▶ [AIM]: Return, exactly as written, every line from the first line of the data below through the line that contains "edge stands off the liner.".

··· DATASET CONTENT

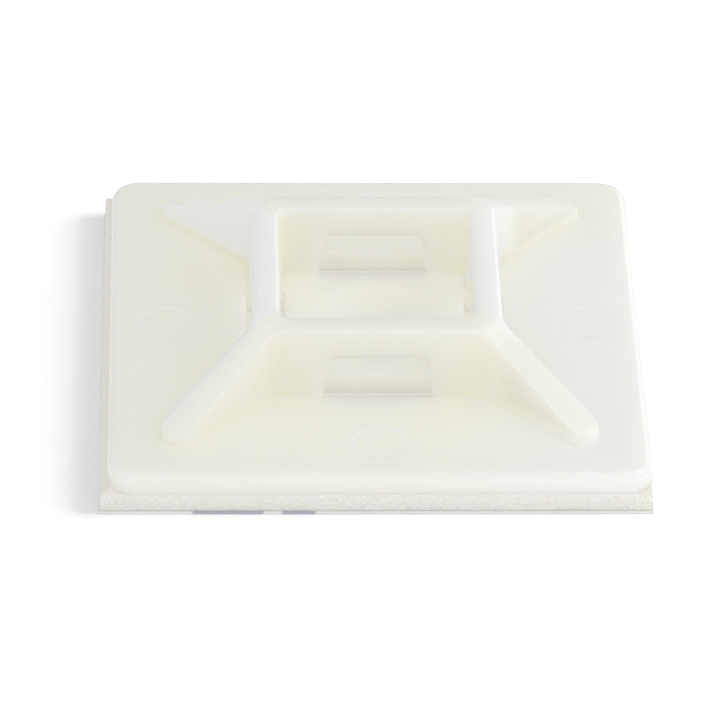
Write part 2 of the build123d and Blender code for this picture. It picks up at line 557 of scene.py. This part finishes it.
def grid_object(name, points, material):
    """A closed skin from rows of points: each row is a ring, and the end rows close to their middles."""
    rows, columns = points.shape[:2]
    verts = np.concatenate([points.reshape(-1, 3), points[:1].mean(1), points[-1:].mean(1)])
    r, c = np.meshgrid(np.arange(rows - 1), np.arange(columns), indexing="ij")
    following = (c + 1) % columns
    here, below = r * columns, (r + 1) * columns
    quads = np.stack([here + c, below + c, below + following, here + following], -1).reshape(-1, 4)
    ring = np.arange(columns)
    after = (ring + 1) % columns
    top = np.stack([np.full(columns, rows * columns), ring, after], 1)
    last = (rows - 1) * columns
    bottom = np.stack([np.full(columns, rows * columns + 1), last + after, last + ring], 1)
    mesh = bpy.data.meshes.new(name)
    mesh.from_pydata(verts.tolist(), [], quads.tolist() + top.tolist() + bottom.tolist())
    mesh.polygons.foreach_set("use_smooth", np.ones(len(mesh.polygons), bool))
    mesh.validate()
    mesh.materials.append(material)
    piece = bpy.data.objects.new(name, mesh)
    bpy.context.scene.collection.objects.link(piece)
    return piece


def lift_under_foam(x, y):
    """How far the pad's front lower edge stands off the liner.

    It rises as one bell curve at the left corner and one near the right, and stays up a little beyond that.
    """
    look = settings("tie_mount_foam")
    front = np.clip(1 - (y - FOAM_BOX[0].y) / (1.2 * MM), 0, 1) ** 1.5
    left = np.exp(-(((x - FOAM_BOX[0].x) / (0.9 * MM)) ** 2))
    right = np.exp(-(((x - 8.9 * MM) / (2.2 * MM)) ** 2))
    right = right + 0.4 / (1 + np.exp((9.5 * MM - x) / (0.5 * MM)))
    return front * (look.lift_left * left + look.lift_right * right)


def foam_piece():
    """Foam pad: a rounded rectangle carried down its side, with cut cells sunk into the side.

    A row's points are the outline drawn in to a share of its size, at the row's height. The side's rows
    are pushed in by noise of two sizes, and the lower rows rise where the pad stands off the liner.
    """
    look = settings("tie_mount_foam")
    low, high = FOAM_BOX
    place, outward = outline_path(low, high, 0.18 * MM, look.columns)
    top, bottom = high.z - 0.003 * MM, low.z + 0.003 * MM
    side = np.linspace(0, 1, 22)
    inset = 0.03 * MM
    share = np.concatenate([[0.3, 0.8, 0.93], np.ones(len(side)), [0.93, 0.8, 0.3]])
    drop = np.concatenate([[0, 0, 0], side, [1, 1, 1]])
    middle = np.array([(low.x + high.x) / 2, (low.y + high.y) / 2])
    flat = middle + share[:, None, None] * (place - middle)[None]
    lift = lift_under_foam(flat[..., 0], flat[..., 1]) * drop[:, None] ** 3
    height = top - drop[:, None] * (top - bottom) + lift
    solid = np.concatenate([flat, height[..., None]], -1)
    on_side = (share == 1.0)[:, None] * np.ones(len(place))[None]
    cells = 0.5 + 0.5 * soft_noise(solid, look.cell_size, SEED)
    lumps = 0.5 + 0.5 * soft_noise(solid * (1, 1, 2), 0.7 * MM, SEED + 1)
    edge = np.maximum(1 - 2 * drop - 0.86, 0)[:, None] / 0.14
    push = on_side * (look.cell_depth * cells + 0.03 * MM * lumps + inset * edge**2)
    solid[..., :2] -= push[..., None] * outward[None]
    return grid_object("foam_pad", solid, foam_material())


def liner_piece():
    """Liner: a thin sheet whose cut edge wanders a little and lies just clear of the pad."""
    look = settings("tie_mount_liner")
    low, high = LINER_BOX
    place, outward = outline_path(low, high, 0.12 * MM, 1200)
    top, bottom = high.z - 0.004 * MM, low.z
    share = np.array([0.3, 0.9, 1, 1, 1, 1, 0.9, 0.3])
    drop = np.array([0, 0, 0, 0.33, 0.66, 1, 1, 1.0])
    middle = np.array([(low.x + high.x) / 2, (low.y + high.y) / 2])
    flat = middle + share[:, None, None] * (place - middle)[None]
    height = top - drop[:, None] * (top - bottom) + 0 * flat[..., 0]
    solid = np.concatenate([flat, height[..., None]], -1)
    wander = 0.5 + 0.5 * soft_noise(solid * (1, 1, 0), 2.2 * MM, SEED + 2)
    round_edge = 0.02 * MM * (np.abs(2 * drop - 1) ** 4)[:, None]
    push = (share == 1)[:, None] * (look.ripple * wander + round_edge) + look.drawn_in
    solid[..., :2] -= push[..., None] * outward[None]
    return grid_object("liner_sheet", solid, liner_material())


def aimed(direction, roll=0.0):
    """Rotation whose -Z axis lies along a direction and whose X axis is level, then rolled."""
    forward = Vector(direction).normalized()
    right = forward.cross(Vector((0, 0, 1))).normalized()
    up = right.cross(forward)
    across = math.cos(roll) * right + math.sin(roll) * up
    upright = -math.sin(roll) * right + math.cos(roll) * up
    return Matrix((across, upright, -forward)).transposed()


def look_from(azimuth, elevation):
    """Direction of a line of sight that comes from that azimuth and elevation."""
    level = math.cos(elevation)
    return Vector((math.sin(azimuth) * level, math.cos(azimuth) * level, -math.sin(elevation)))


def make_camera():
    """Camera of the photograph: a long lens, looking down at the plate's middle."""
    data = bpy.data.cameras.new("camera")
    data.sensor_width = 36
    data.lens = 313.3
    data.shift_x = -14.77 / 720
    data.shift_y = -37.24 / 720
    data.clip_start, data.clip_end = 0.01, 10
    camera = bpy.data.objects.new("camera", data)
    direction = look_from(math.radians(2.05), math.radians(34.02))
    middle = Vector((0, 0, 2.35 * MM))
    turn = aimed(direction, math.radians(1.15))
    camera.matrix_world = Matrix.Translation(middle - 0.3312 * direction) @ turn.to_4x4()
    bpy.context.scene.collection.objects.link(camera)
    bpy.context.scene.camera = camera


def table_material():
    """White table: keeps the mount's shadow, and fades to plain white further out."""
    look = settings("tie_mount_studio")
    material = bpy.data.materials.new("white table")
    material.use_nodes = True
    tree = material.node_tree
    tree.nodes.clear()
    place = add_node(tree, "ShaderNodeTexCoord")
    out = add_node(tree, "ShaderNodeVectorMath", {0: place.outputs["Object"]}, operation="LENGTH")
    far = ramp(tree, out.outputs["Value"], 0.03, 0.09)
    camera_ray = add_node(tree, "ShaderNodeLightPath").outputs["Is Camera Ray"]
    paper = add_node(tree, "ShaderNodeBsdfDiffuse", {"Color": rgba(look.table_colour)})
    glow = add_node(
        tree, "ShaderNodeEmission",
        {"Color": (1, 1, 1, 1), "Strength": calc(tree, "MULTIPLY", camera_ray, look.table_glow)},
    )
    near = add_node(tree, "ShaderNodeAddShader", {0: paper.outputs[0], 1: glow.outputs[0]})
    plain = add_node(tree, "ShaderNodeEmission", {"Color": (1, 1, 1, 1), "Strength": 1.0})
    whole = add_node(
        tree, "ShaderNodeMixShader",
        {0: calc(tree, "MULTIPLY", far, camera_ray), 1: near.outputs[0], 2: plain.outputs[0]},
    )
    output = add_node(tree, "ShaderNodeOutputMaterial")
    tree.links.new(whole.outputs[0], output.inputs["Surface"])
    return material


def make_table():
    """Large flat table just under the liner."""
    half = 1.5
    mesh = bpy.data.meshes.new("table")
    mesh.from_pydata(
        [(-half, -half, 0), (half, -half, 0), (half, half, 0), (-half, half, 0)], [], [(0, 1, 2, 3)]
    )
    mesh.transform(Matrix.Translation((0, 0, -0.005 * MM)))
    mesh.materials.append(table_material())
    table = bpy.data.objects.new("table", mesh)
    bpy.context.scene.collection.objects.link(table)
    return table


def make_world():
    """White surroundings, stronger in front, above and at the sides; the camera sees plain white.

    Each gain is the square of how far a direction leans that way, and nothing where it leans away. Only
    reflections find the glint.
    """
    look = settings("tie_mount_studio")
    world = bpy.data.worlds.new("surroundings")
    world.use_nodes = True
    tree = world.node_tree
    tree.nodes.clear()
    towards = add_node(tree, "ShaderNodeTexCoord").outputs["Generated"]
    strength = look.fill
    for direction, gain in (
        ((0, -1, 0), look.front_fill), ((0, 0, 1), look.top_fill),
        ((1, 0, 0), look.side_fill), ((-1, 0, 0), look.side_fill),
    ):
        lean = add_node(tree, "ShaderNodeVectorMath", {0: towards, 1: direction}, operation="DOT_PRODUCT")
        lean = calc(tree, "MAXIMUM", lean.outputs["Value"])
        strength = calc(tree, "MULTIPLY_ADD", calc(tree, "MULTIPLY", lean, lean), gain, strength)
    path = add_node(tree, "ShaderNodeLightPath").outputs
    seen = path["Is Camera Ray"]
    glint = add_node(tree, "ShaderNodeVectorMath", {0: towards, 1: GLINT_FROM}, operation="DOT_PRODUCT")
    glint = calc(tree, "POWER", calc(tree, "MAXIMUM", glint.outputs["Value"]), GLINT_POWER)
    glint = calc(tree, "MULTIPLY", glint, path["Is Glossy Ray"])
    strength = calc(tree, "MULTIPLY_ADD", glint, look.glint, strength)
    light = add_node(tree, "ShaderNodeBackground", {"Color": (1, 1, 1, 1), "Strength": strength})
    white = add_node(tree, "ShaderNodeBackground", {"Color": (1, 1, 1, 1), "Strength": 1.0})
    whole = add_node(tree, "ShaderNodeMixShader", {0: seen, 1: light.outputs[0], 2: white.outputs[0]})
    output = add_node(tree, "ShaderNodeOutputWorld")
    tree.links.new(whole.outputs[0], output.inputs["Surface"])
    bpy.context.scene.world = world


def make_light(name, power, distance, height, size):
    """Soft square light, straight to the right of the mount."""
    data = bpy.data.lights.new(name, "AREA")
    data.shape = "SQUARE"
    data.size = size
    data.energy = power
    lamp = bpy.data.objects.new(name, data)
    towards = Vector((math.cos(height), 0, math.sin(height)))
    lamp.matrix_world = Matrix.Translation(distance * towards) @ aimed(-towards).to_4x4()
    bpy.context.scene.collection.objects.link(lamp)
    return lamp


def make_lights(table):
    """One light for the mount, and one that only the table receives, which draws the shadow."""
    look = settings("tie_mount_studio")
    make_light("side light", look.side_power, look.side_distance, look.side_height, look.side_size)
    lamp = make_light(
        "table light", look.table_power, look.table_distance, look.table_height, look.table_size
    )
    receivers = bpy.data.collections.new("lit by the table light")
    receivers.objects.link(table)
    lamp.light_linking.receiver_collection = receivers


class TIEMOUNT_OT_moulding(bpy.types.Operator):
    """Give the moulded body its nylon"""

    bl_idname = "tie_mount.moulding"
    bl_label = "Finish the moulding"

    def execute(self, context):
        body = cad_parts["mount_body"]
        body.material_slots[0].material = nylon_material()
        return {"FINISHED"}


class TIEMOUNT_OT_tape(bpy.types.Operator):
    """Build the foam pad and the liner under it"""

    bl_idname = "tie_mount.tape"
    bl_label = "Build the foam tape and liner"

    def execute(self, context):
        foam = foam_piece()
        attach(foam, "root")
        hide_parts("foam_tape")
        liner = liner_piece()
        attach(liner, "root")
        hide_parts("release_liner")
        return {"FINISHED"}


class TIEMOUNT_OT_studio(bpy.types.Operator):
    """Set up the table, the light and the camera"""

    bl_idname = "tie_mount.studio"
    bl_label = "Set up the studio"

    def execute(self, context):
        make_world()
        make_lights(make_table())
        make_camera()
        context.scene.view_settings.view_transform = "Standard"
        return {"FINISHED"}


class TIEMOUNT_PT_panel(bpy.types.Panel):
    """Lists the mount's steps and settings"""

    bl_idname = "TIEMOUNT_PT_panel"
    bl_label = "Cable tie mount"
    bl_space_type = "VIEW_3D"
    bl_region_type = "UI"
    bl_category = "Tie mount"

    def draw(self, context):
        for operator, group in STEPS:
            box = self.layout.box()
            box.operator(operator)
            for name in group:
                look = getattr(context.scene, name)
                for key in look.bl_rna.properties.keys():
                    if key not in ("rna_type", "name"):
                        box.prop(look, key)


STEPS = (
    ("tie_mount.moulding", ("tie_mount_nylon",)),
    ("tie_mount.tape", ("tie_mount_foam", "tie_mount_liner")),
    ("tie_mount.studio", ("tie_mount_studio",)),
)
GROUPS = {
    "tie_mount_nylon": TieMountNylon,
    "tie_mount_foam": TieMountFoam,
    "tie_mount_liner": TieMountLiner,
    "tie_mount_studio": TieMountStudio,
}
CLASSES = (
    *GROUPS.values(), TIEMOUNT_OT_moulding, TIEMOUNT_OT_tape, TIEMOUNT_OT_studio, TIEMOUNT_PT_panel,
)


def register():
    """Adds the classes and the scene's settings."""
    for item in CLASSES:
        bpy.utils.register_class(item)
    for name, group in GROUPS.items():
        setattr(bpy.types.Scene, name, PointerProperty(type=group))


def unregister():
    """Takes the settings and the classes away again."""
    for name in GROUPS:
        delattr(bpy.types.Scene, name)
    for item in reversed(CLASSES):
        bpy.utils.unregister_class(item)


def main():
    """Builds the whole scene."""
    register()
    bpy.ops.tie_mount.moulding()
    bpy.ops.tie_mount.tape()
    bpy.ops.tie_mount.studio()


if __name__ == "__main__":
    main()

······

▶ [ANSWER BELOW]:
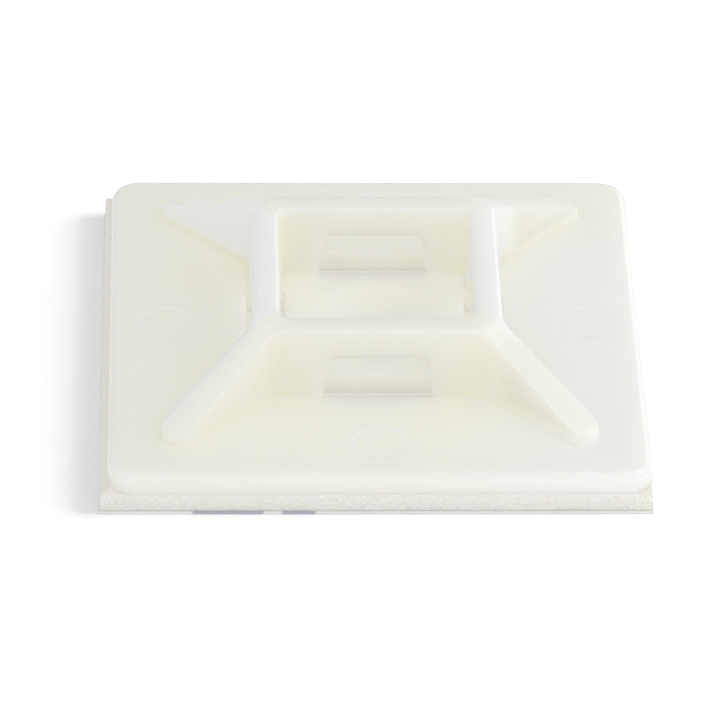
Write part 2 of the build123d and Blender code for this picture. It picks up at line 557 of scene.py. This part finishes it.
def grid_object(name, points, material):
    """A closed skin from rows of points: each row is a ring, and the end rows close to their middles."""
    rows, columns = points.shape[:2]
    verts = np.concatenate([points.reshape(-1, 3), points[:1].mean(1), points[-1:].mean(1)])
    r, c = np.meshgrid(np.arange(rows - 1), np.arange(columns), indexing="ij")
    following = (c + 1) % columns
    here, below = r * columns, (r + 1) * columns
    quads = np.stack([here + c, below + c, below + following, here + following], -1).reshape(-1, 4)
    ring = np.arange(columns)
    after = (ring + 1) % columns
    top = np.stack([np.full(columns, rows * columns), ring, after], 1)
    last = (rows - 1) * columns
    bottom = np.stack([np.full(columns, rows * columns + 1), last + after, last + ring], 1)
    mesh = bpy.data.meshes.new(name)
    mesh.from_pydata(verts.tolist(), [], quads.tolist() + top.tolist() + bottom.tolist())
    mesh.polygons.foreach_set("use_smooth", np.ones(len(mesh.polygons), bool))
    mesh.validate()
    mesh.materials.append(material)
    piece = bpy.data.objects.new(name, mesh)
    bpy.context.scene.collection.objects.link(piece)
    return piece


def lift_under_foam(x, y):
    """How far the pad's front lower edge stands off the liner.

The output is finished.